Provide the data again in its entirety, exactly as given.

# Dataset content
□ □ □ □
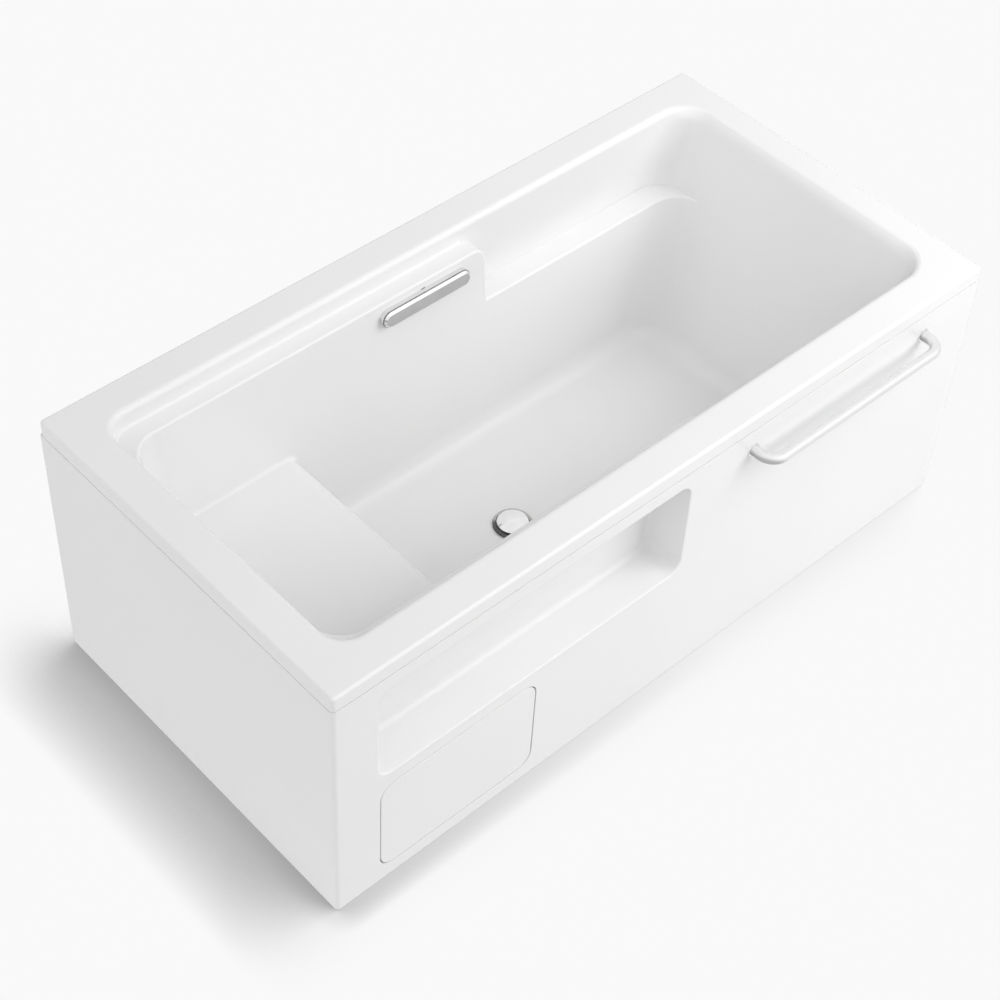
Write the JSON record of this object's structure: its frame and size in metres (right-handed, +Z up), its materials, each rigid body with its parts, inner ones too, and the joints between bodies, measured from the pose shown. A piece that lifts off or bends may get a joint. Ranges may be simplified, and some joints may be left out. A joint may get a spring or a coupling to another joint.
{
  "type": "corner bathtub",
  "caption": "Rectangular corner bathtub with moulded seat, soap ledge and armrests, panelled front and foot end with a niche, service hatch and towel bar, on a levelling frame",
  "frame": {"origin": "on the floor, under the middle of the overall box, which is the 1500 x 750 mm tub with the towel bar in front of it", "axes": "X along the tub, + to the leaning backrest; Y across it, + to the long wall behind; Z up"},
  "size_m": [1.5, 0.804, 0.57],
  "materials": {
    "bath_acrylic": "high gloss white",
    "seal_rubber": "matt",
    "moulded_frame": "matt white",
    "magnet": "satin",
    "zinc_steel": "zinc plated",
    "chrome": "polished",
    "pipe_plastic": "matt white",
    "plug_plastic": "matt black",
    "board": "raw particle board",
    "frame_steel": "galvanised look"
  },
  "bodies": {
    "tub": {"tub_shell": "bath_acrylic", "skirt": "bath_acrylic", "skirt_seal": "seal_rubber", "hatch_frame": "moulded_frame", "hatch_magnets": "magnet", "towel_bar": "chrome", "towel_bar_roses": "chrome", "towel_bar_plugs": "plug_plastic", "towel_bar_washers": "zinc_steel", "towel_bar_bolts": "zinc_steel", "drain_flange": "chrome", "flange_seal": "seal_rubber", "body_seal": "seal_rubber", "waste_body": "pipe_plastic", "trap_body": "pipe_plastic", "trap_lid": "pipe_plastic", "trap_nuts": "pipe_plastic", "trap_inlet": "pipe_plastic", "outlet_pipe": "pipe_plastic", "overflow_cover": "chrome", "overflow_seal": "seal_rubber", "overflow_elbow": "pipe_plastic", "overflow_screw": "zinc_steel", "overflow_pipe": "pipe_plastic", "overflow_nuts": "pipe_plastic", "base_board": "board", "seat_board": "board", "long_battens": "board", "end_battens": "board", "side_rails": "frame_steel", "cross_members": "frame_steel", "rail_caps": "plug_plastic", "seat_posts": "frame_steel", "foot_nuts": "zinc_steel", "front_braces": "frame_steel", "end_braces": "frame_steel", "skirt_clips": "frame_steel", "clip_screws": "zinc_steel"},
    "waste_plug": {"plug": "chrome"},
    "hatch": {"access_panel": "bath_acrylic", "hatch_strikers": "zinc_steel"},
    "foot_1": {"foot_rod_1": "zinc_steel", "foot_pad_1": "plug_plastic"},
    "foot_2": {"foot_rod_2": "zinc_steel", "foot_pad_2": "plug_plastic"},
    "foot_3": {"foot_rod_3": "zinc_steel", "foot_pad_3": "plug_plastic"},
    "foot_4": {"foot_rod_4": "zinc_steel", "foot_pad_4": "plug_plastic"},
    "foot_5": {"foot_rod_5": "zinc_steel", "foot_pad_5": "plug_plastic"},
    "foot_6": {"foot_rod_6": "zinc_steel", "foot_pad_6": "plug_plastic"}
  },
  "joints": [
    {"name": "plug_lift", "type": "slide", "parent": "tub", "child": "waste_plug", "axis": [0, 0, 1], "range_m": [0, 0.012]},
    {"name": "hatch_pull", "type": "slide", "parent": "tub", "child": "hatch", "axis": [0, -1, 0], "range_m": [0, 0.06]},
    {"name": "foot_1_level", "type": "slide", "parent": "tub", "child": "foot_1", "axis": [0, 0, -1], "range_m": [0, 0.025]},
    {"name": "foot_2_level", "type": "slide", "parent": "tub", "child": "foot_2", "axis": [0, 0, -1], "range_m": [0, 0.025]},
    {"name": "foot_3_level", "type": "slide", "parent": "tub", "child": "foot_3", "axis": [0, 0, -1], "range_m": [0, 0.025]},
    {"name": "foot_4_level", "type": "slide", "parent": "tub", "child": "foot_4", "axis": [0, 0, -1], "range_m": [0, 0.025]},
    {"name": "foot_5_level", "type": "slide", "parent": "tub", "child": "foot_5", "axis": [0, 0, -1], "range_m": [0, 0.025]},
    {"name": "foot_6_level", "type": "slide", "parent": "tub", "child": "foot_6", "axis": [0, 0, -1], "range_m": [0, 0.025]}
  ]
}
□ □ □ □
# Response to this exercise
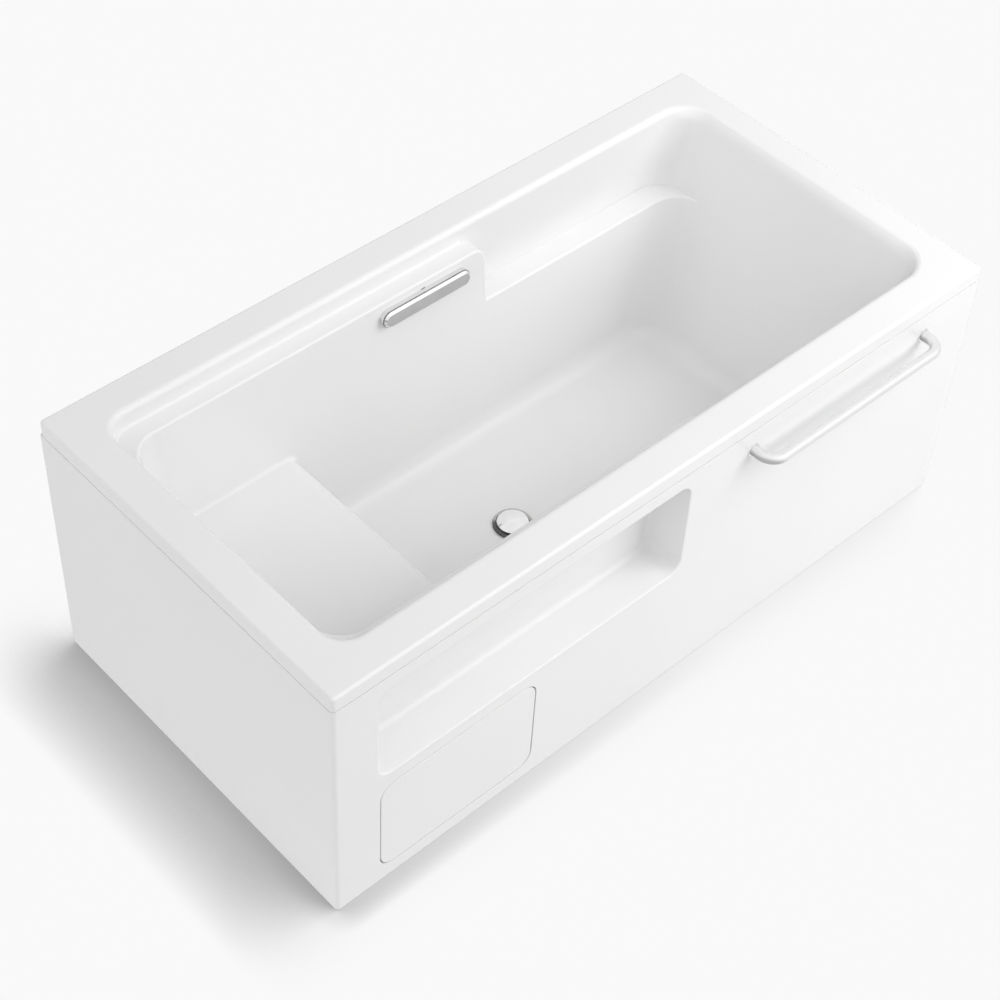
Write the JSON record of this object's structure: its frame and size in metres (right-handed, +Z up), its materials, each rigid body with its parts, inner ones too, and the joints between bodies, measured from the pose shown. A piece that lifts off or bends may get a joint. Ranges may be simplified, and some joints may be left out. A joint may get a spring or a coupling to another joint.
{
  "type": "corner bathtub",
  "caption": "Rectangular corner bathtub with moulded seat, soap ledge and armrests, panelled front and foot end with a niche, service hatch and towel bar, on a levelling frame",
  "frame": {"origin": "on the floor, under the middle of the overall box, which is the 1500 x 750 mm tub with the towel bar in front of it", "axes": "X along the tub, + to the leaning backrest; Y across it, + to the long wall behind; Z up"},
  "size_m": [1.5, 0.804, 0.57],
  "materials": {
    "bath_acrylic": "high gloss white",
    "seal_rubber": "matt",
    "moulded_frame": "matt white",
    "magnet": "satin",
    "zinc_steel": "zinc plated",
    "chrome": "polished",
    "pipe_plastic": "matt white",
    "plug_plastic": "matt black",
    "board": "raw particle board",
    "frame_steel": "galvanised look"
  },
  "bodies": {
    "tub": {"tub_shell": "bath_acrylic", "skirt": "bath_acrylic", "skirt_seal": "seal_rubber", "hatch_frame": "moulded_frame", "hatch_magnets": "magnet", "towel_bar": "chrome", "towel_bar_roses": "chrome", "towel_bar_plugs": "plug_plastic", "towel_bar_washers": "zinc_steel", "towel_bar_bolts": "zinc_steel", "drain_flange": "chrome", "flange_seal": "seal_rubber", "body_seal": "seal_rubber", "waste_body": "pipe_plastic", "trap_body": "pipe_plastic", "trap_lid": "pipe_plastic", "trap_nuts": "pipe_plastic", "trap_inlet": "pipe_plastic", "outlet_pipe": "pipe_plastic", "overflow_cover": "chrome", "overflow_seal": "seal_rubber", "overflow_elbow": "pipe_plastic", "overflow_screw": "zinc_steel", "overflow_pipe": "pipe_plastic", "overflow_nuts": "pipe_plastic", "base_board": "board", "seat_board": "board", "long_battens": "board", "end_battens": "board", "side_rails": "frame_steel", "cross_members": "frame_steel", "rail_caps": "plug_plastic", "seat_posts": "frame_steel", "foot_nuts": "zinc_steel", "front_braces": "frame_steel", "end_braces": "frame_steel", "skirt_clips": "frame_steel", "clip_screws": "zinc_steel"},
    "waste_plug": {"plug": "chrome"},
    "hatch": {"access_panel": "bath_acrylic", "hatch_strikers": "zinc_steel"},
    "foot_1": {"foot_rod_1": "zinc_steel", "foot_pad_1": "plug_plastic"},
    "foot_2": {"foot_rod_2": "zinc_steel", "foot_pad_2": "plug_plastic"},
    "foot_3": {"foot_rod_3": "zinc_steel", "foot_pad_3": "plug_plastic"},
    "foot_4": {"foot_rod_4": "zinc_steel", "foot_pad_4": "plug_plastic"},
    "foot_5": {"foot_rod_5": "zinc_steel", "foot_pad_5": "plug_plastic"},
    "foot_6": {"foot_rod_6": "zinc_steel", "foot_pad_6": "plug_plastic"}
  },
  "joints": [
    {"name": "plug_lift", "type": "slide", "parent": "tub", "child": "waste_plug", "axis": [0, 0, 1], "range_m": [0, 0.012]},
    {"name": "hatch_pull", "type": "slide", "parent": "tub", "child": "hatch", "axis": [0, -1, 0], "range_m": [0, 0.06]},
    {"name": "foot_1_level", "type": "slide", "parent": "tub", "child": "foot_1", "axis": [0, 0, -1], "range_m": [0, 0.025]},
    {"name": "foot_2_level", "type": "slide", "parent": "tub", "child": "foot_2", "axis": [0, 0, -1], "range_m": [0, 0.025]},
    {"name": "foot_3_level", "type": "slide", "parent": "tub", "child": "foot_3", "axis": [0, 0, -1], "range_m": [0, 0.025]},
    {"name": "foot_4_level", "type": "slide", "parent": "tub", "child": "foot_4", "axis": [0, 0, -1], "range_m": [0, 0.025]},
    {"name": "foot_5_level", "type": "slide", "parent": "tub", "child": "foot_5", "axis": [0, 0, -1], "range_m": [0, 0.025]},
    {"name": "foot_6_level", "type": "slide", "parent": "tub", "child": "foot_6", "axis": [0, 0, -1], "range_m": [0, 0.025]}
  ]
}